Nurdin memang selalu mengambil hati Gaffar, karena ia mengaku-aku adalah calon iparnya. Tanpa dukungan Gaffar, memang sangat sulit ia mendapatkan Haniah adik Gaffar yang menjadi impian dan dambaan hatinya.
“Ayo kita ke sana,” ajak Gaffar.
“Hajar saja, Daeng. Pukul dulu baru tanya,” hasut I Coa’
Ketiganya pun pergi dengan langkah bergegas.

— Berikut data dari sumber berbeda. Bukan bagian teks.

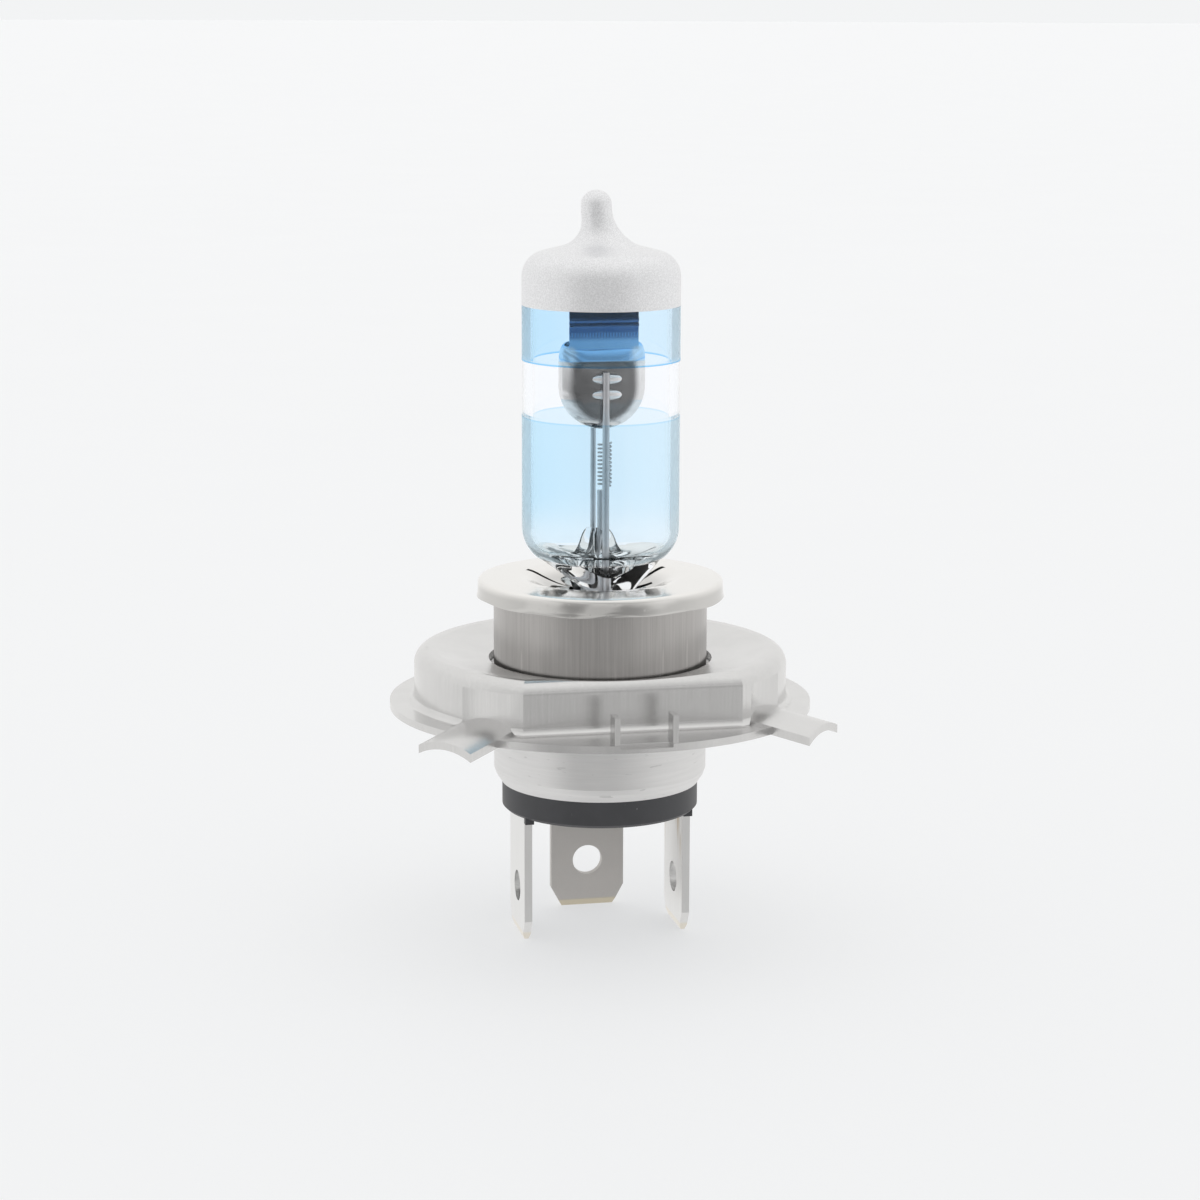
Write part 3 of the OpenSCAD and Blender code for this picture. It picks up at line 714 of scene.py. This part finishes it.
def neck_arc(inset, start, steps):
    """The round between neck and tube, from start degrees up to the tube's wall."""
    return arc((FILM_R - NECK_ROUND, NECK_Z), NECK_ROUND - inset, start, 0, steps)


def wall_points(radius, low, high, steps):
    """Points up a straight wall, with both ends."""
    return [Vector((radius, low + (high - low) * i / steps)) for i in range(steps + 1)]


def leaned(bm):
    """Leans what is above the shoulder to the left, as the melted tip does."""
    s = sizes()
    foot = TIP_Z - LEAN_DEPTH
    for vert in bm.verts:
        rise = ease((vert.co.z - foot) / (TIP_Z - s.tip_ball - foot))
        vert.co.x -= s.tip_lean * rise
        vert.co.y -= 0.1 * s.tip_lean * rise


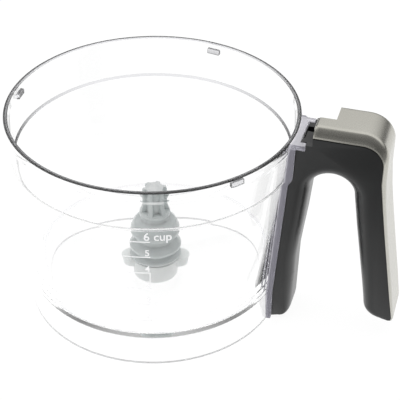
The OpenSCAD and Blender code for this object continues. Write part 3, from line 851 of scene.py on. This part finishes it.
# ---- Stage and light ----
def stage():
    """White floor and a soft studio all round."""
    size, z = 6000, -0.05
    corners = [(-size, -size, z), (size, -size, z), (size, size, z), (-size, size, z)]
    floor = mesh_object("floor", corners, [(0, 1, 2, 3)])
    t = Plastic(
        "floor_white", Base_Color=(0.12, 0.12, 0.12, 1), Roughness=0.9, Specular_IOR_Level=0.0,
        Emission_Color=(1, 1, 1, 1),
    )
    # The table in front falls off into the dark, which only reflections beside the handle show
    path = t.node("LightPath").outputs
    mirrored = t.math("SUBTRACT", path["Is Glossy Ray"], path["Is Transmission Ray"])
    mirrored.node.use_clamp = True
    fade = t.node(
        "MapRange", Value=t.axis(t.place, "Y"), From_Min=-0.185, From_Max=-0.02, To_Min=0.12, To_Max=1.05
    )
    beside = t.node(
        "MapRange", Value=t.axis(t.place, "X"), From_Min=0.055, From_Max=0.09, To_Min=0.0, To_Max=mirrored
    )
    glow = t.nodes.new("ShaderNodeMix")
    glow.inputs[2].default_value = 0.93
    t.links.new(beside.outputs["Result"], glow.inputs[0])
    t.links.new(fade.outputs["Result"], glow.inputs[3])
    t.set("Emission Strength", glow.outputs[0])
    floor.data.materials.append(t.material)

    world = bpy.data.worlds.new("studio")
    SCENE.world = world
    world.use_nodes = True
    g = Graph(world.node_tree)
    back = g.nodes["Background"]
    way = g.nodes.new("ShaderNodeTexCoord").outputs["Generated"]
    # The studio is white all round but for a dark patch on the side the picture is taken from
    toward = g.nodes.new("ShaderNodeVectorMath")
    toward.operation = "DOT_PRODUCT"
    toward.inputs[1].default_value = Vector((0.22, -0.85, 0.42)).normalized()
    g.links.new(way, toward.inputs[0])
    sky = g.ramp(g.axis(way, "Z"), [(0.0, 0.03), (0.16, 0.06), (0.36, 0.75), (0.6, 1.2), (1.0, 1.3)])
    patch = g.ramp(toward.outputs["Value"], [(0.0, 1.0), (0.62, 1.0), (0.84, 0.28), (1.0, 0.2)])
    g.links.new(g.mix("MULTIPLY", 1.0, sky, patch), back.inputs["Color"])
    plain = g.node("Background", Color=(1, 1, 1, 1))
    seen = g.node("LightPath").outputs["Is Camera Ray"]
    surface = g.mix_shader(seen, back.outputs[0], plain.outputs[0])
    g.links.new(surface, g.nodes["World Output"].inputs["Surface"])
    SCENE.view_settings.view_transform = "Standard"
    SCENE.view_settings.look = "None"
    # Light crosses the clear wall many times
    for limit in ("max_bounces", "glossy_bounces", "transmission_bounces", "transparent_max_bounces"):
        setattr(SCENE.cycles, limit, 32)


stage()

Mari bergeser lagi ke snapshot krisis menuju puncak krisis berikut halaman 46-48 :
Maryam tak lepas menatapi mata Malik “Tapi tahap demi tahap rencana sudah terwujud dan telah dirasakan manfaatnya, yakinlah cita-cita Kak Malik dan kawan-kawan yang luhur akan terwujud jadi kenyataan. Setelah Kak Malik nanti pergi, insya Allah kami akan meneruskannya.”
Malik menghela nafas berat sambil menerawang jauh. Cukup banyak persoalan masih membalut pikirannya. Apa yang sudah dilakukannya dalam masa KKN, belumlah nampak benar hasilnya bagi perkampungan Rumbia.
Penanggulangan banjir di kampung Rumbia itu, barulah tahap awal penataan dari konsep lingkungan yang menyeluruh. Malik masih mengharapkan di kampung itu dapat dibangun rumah susun, dan proposalnya sudah diajukannya melalui insinyur Farid. Kalau itu bisa terwujud, barulah ia lega, karena sudah melakukan perbaikan dengan memadai.
Lingkungan yang kumuh, cara-cara hidup yang tidak sehat, adalah gulita persoalan yang harus dia lepaskan. Untuk itu memang butuh waktu, dan waktu inilah yang kian mendekati akhirnya.
Sementara Malik dalam lantun lamunannya, diantara rimbunan dedaunan pohon, terlihat, Nurdin, I Coa’ dan I Bora mengintip dan berusaha ikut mendengar percakapan antara Maryam dan Malik.
Gaffar mengambil posisi agak jauh dan tidak dapat kelihatan dari posisi Maryam. Ia berusaha menahan amarah yang terus membakar hatinya. Kepalanya terasa berat dan matanya terasa pedas.
Malik dan Maryam tenang-tenang saja, tidak menyadari ancaman yang sedang mengintai mereka.
“Kampung ini punya arti kenangan tersendiri dalam perjalanan hidupku yang begitu panjang dan melelahkan. Aku jadi ingat kampung halamanku sendiri. Dulu, saban tahun kampung pun dilanda banjir yang selalu memakan korban. Tidak saja harta yang musnah, tapi juga korban jiwa. Ibuku dan ayahku telah ikut menjadi korban buruknya lingkungan hidup itu. Beliau terserang penyakit muntaber yang berjangkit,” keluh Malik melankolis.
Maryam ikut menitikkan air mata. Ada rasa haru yang mendalam di lubuk hatinya. Ia pun kehilangan ibunya pada musim banjir yang lalu. Wabah muntaber yang ganas telah merenggut jiwanya beserta beberapa warga lainnya.
Melihat Maryam menangis, macam-macam penafsiran yang timbul dalam pikiran ketiga sahabat si Gaffar. Mereka diam-diam memberi isyarat pada Gaffar apa yang tengah terjadi dengan dua remaja itu.